Mentalist, no idea what he is trying to achieve as it's clearly not speeding up his journey.


Tim16V

419 posts

183 months

Friday 9th December 2016
quotequote all
'Stealth cyclists'. These are the ones on matt black bikes, all dressed in black with black crash hats and black back packs - of a type I know full well are available with bright visibility patches on them.

One I see regularly has the tiniest barely visible lights on it.

Riding around in the dark like that is just storing up trouble for some other road user.

Some kind of weird 'urban warrior' thing going on?

Veryoldbear

218 posts

105 months

Friday 9th December 2016
quotequote all
I hereby apply for my knob certificate.

Yesterday I put the roof rack on to go and get the Christmas Tree. Today I went to the car wash. KNOB

Willy Nilly

12,511 posts

168 months

Friday 9th December 2016
quotequote all
ukaskew said:
3 times in the past two weeks the same Mercedes has pulled out of a junction further up this road to head towards where this picture was taken, into oncoming traffic (spaces are usually full the whole way along the left hand side) and just sat there, refusing to move.

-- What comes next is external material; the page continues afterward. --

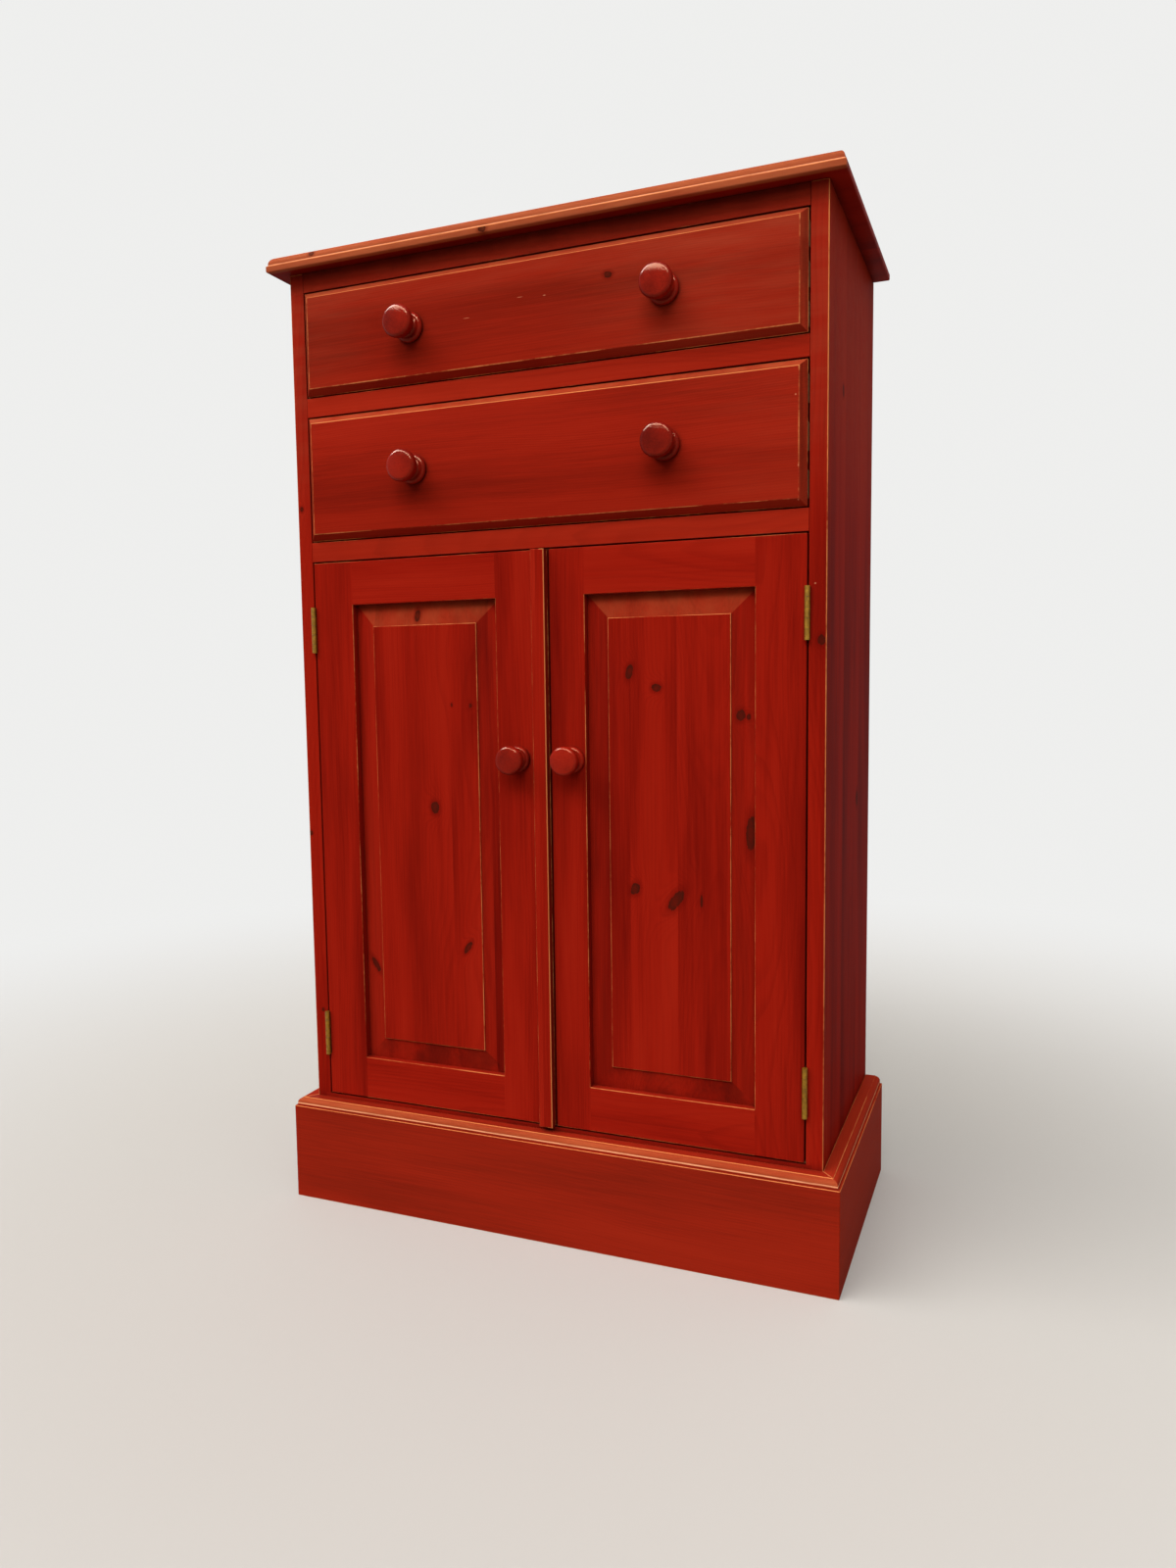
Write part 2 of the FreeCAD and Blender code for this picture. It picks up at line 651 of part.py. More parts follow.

The first time I was second in the queue, and at that time of day the queue quickly built behind me, the woman in front of me got out and had words, and after 5 minutes he finally gave in and reversed back into the junction to allow what was by then 10-15 cars to pass. Second and third times it all just came to a complete stand still and a whole load of us had to edge back along this road and find gaps to pull over into, on one of those occasions an old dear really struggled to reverse back along here so it took nearly 10 minutes to resolve it.

Mentalist, no idea what he is trying to achieve as it's clearly not speeding up his journey.

Some bimbo did that to me going through the village, she was in a Merc too. Trouble, for her, was I was in my tractor, so stopped, flipped the steering wheel up and poured a coffee, while she looked in the owners manual for reverse.